A recent poll has shown that 75 percent of Asian Americans are fearful of increased hate crimes and discrimination. Violent attacks in places like San Francisco and New York have left the Asian community on edge. In January, Asian Americans reported two violent attacks against elderly Asian people in California, one of whom died from his injuries.
Last year, New York City officials reported a dramatic increase in violence against Asian Americans: Between February and April of 2020, there were 105 reported counts of anti-Asian harassment and discrimination, versus only five in 2019.
Between March and the end of 2020, Stop AAPI Hate received over 2,800 counts of anti-Asian hate incidents. A recent report by California State University, San Bernardino, found that, in 16 cities across the country, hate crimes against Asians rose by 150 percent in 2020.
However, it’s entirely possible that the actual hate crime numbers could be even higher. The U.S. government has a history of vastly undercounting hate crimes.
Former President Donald Trump continually referred to COVID-19 using racist terms like the “kung flu” or the “Chinese virus.” This terminology from Trump exacerbated xenophobia and racism against Asian Americans during the public health crisis, experts say.
Flaring of racism and xenophobia during public health crises, especially against Asian Americans, has a long history in the U.S. During the SARS outbreak in 2003, there were reports of people actively avoiding Asian Americans in public. An outbreak of the bubonic plague in 1899, which was later found to be spread by rats and vermin at the time, caused public health officials to lock down a predominantly Asian neighborhood in Honolulu, Hawaii, and attempt to “sanitize” the neighborhood by setting fires.

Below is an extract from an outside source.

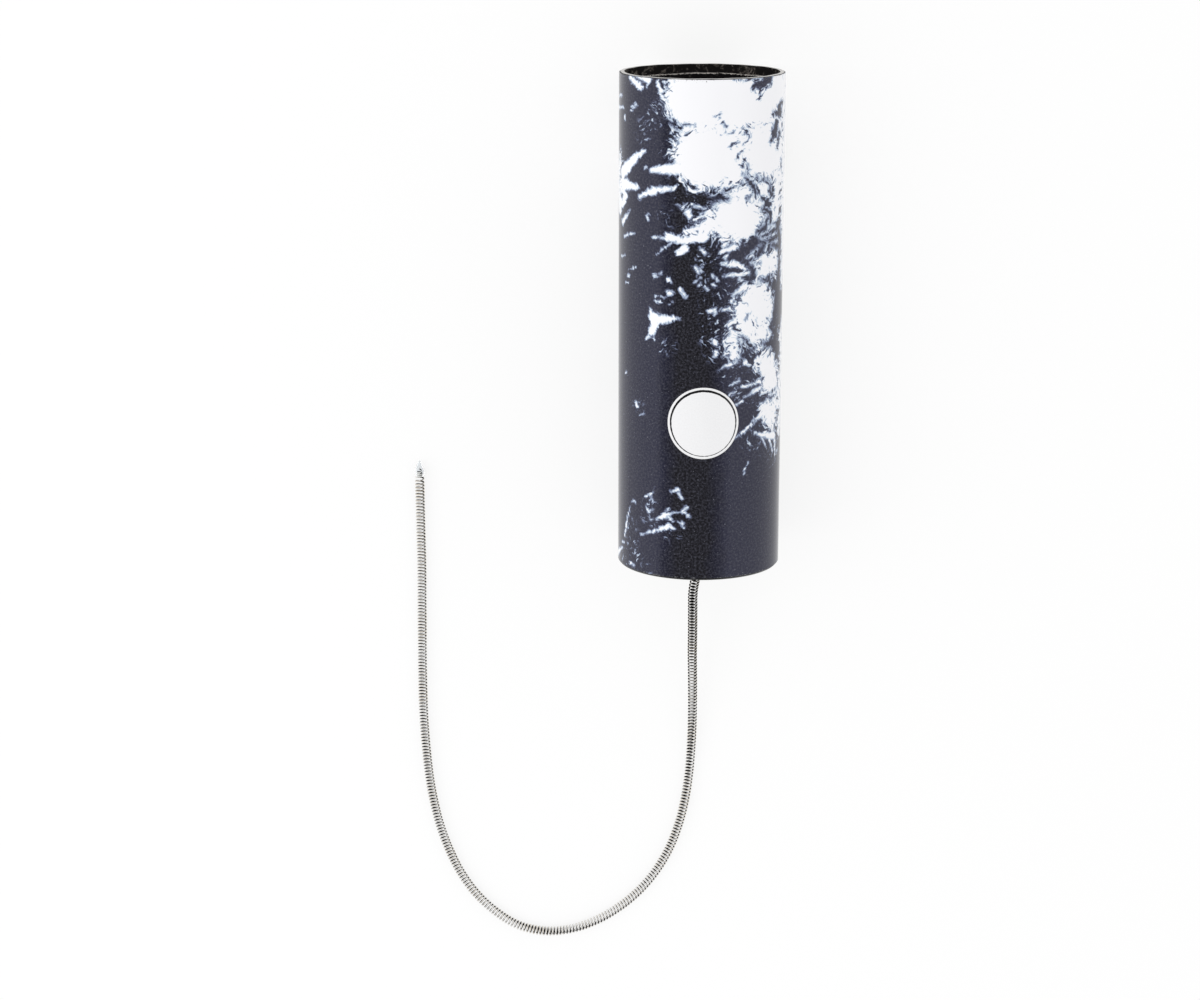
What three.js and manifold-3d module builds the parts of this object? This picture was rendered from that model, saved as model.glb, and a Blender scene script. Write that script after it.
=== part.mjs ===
// Thunder drum: a board tube with a film head, and a long spring that hangs from the head's middle.
// The drum lies on its side with the spring laid out beside it. +Y points out of the open end
// and +Z up, and the origin is on the floor under the tube's mid-length. Sizes are in millimetres.
import * as THREE from "three";
import { mergeVertices } from "three/addons/utils/BufferGeometryUtils.js";
import Module from "manifold-3d";

// Tube, lining and printed wrap
const drumLength = 203;
const boreDiameter = 62;
const boardWall = 2;
const rimChamfer = 0.3;
const linerThickness = 0.3;
const linerSetback = 3.5;
const wrapThickness = 0.3;
const wrapRimSetback = 0.3;
const wrapHeadSetback = 1;
const lapFacets = 3;
const seamFacet = 57;
const facets = 64;
const glueLine = 0.1;

// Head and what stiffens its middle
const filmThickness = 0.25;
const skirtLength = 8;
const headCornerRadius = 1;
const patchDiameter = 20;
const patchThickness = 0.4;
const washerDiameter = 12;
const washerThickness = 0.8;
const discFacets = 40;

// Split pin: its eye stands outside the head, and its legs open over the washer inside
const pinWire = 0.9;
const eyeRadius = 2;
const legGap = 0.1;
const legBendRadius = 1;
const legInset = 1;
const pinClearance = 0.45;
const seatGap = 0.3;

// Spring and the clear drop on its free end
const springDiameter = 4.2;
const springWire = 1;
const curls = 99;
const stepsPerCurl = 8;
const wireSides = 5;
const hookLeg = 2.3;
const coilRunIn = 2;
const coilRunOut = 3.2;
const tailInCap = 2.4;
const capDiameter = 4.7;
const capLength = 6.8;
const capBoreDepth = 3;
const floorGap = 0.05;

// Round label on the side of the tube that faces up
const labelDiameter = 29.3;
const labelThickness = 0.2;
const labelFromHead = 65.6;
const labelOffset = 0.5;

// The spring's route from its hinge: across, out from the hinge, and its share of the hinge's height
const springRoute = [
  [0, 0, 1],
  [-1.1, 4.5, 0.923],
  [-1.8, 10.5, 0.821],
  [-1.7, 20.3, 0.658],
  [-1.5, 31.2, 0.494],
  [-1.4, 42.2, 0.347],
  [-1.1, 53.6, 0.226],
  [-0.9, 65.2, 0.13],
  [-0.9, 77.2, 0.059],
  [-1.3, 89.2, 0.021],
  [-2.2, 101.2, 0.004],
  [-3.8, 112.6, 0],
  [-6.5, 124.2, 0],
  [-10.6, 135.4, 0],
  [-16.4, 145.9, 0],
  [-23.8, 155.2, 0],
  [-32.7, 163.1, 0],
  [-42.9, 169.4, 0],
  [-54.1, 173.4, 0],
  [-66, 174.3, 0],
  [-77.5, 171.4, 0],
  [-87.6, 164.8, 0],
  [-96, 156.3, 0],
  [-102.6, 146.4, 0],
  [-107.6, 135.5, 0],
  [-111.4, 124.2, 0],
  [-114, 112.6, 0],
  [-115.8, 100.7, 0],
  [-117.6, 77.2, 0],
  [-118, 53.2, 0],
  [-117.8, 29.2, 0],
  [-117.6, 5.2, 0],
  [-117.8, -16.8, 0],
];
const routeEnd = [-117.9, -33.7];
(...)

Many Americans view the COVID-19 pandemic as China’s fault and negative perceptions of the country have soared, especially among Republicans.
As Asian American celebrities and advocates have raised awareness about the violence, however, they say that Biden’s actions to oppose the violence have thus far been lacking, or even harmful. Biden’s agenda on ending anti-Asian hate crimes includes empowering the Justice Department to prosecute them. But, as activists and advocates have pointed out, increasing policing and pushing hate crime statutes can often empower the wrong people and lead to further violence.
“While calling out anti-Asian racism and violence is vital, the violence that Asian Americans experience is deeper than just hateful attitudes or interpersonal racial bias, it is also a story of state violence, including police-perpetrated violence,” wrote Jason Wu for Truthout.
When people call for more policing in the face of anti-Asian hate crimes, Wu writes, they not only hurt their own cause but also the cause of the Black protesters and abolitionists who have fought hard against policing.